Panther Hollow, 1920s

Schenley Park Trail, 1920s I’m not 100% sure, but I think the photo at left must be the same trail, looking down from the Panther Hollow Bridge. In any case, it’s interesting to see the landscaping of the trails. Everything was much more formal–I imagine back in those days people went for “promenades” in the park moreso than a strenuous jog. Just look how nicely the ladies are dressed! Fun fact: Schenley Park’s original superintendent, William Falconer, planted evergreens in the center of the park because they fared poorly in smoky conditions, and that part of the park was furthest from Pittsburgh’s industrial pollution.

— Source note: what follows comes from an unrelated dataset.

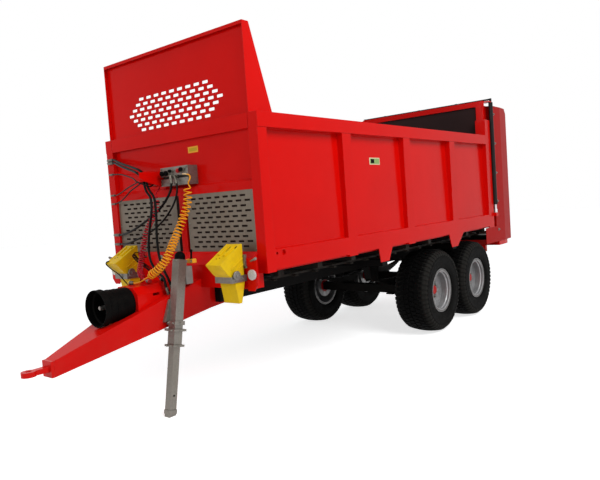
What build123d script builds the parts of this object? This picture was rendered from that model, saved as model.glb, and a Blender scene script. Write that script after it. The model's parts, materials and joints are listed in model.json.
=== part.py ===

Panther Hollow Lake, 1920s

The photo at right is the one that sparked the most discussion. From the looks of it, the footbridge is actually in the middle of Panther Hollow Lake with trees planted around it, which seems to make very little sense! But because everything around it is frozen, maybe this photo is just an optical illusion of sorts.

The next one gives us a little more clarity. The rocks over which the water is cascading are still there today, and from this angle the footbridge looks to be in the exact same place as the WPA footbridge we see today.

Panther Hollow Lake Close-up, 1920s

This final shot may have been taken from the footbridge, looking back towards the tufa bridge. This makes it look like there was a small lagoon where we have a meadow today.

Panther Hollow Frozen, 1920s

Looking at these makes me realize that while there’s a lot we do know about the parks’ past, there’s a lot of mystery there also. It’s fun to find a new piece of the puzzle every now and then.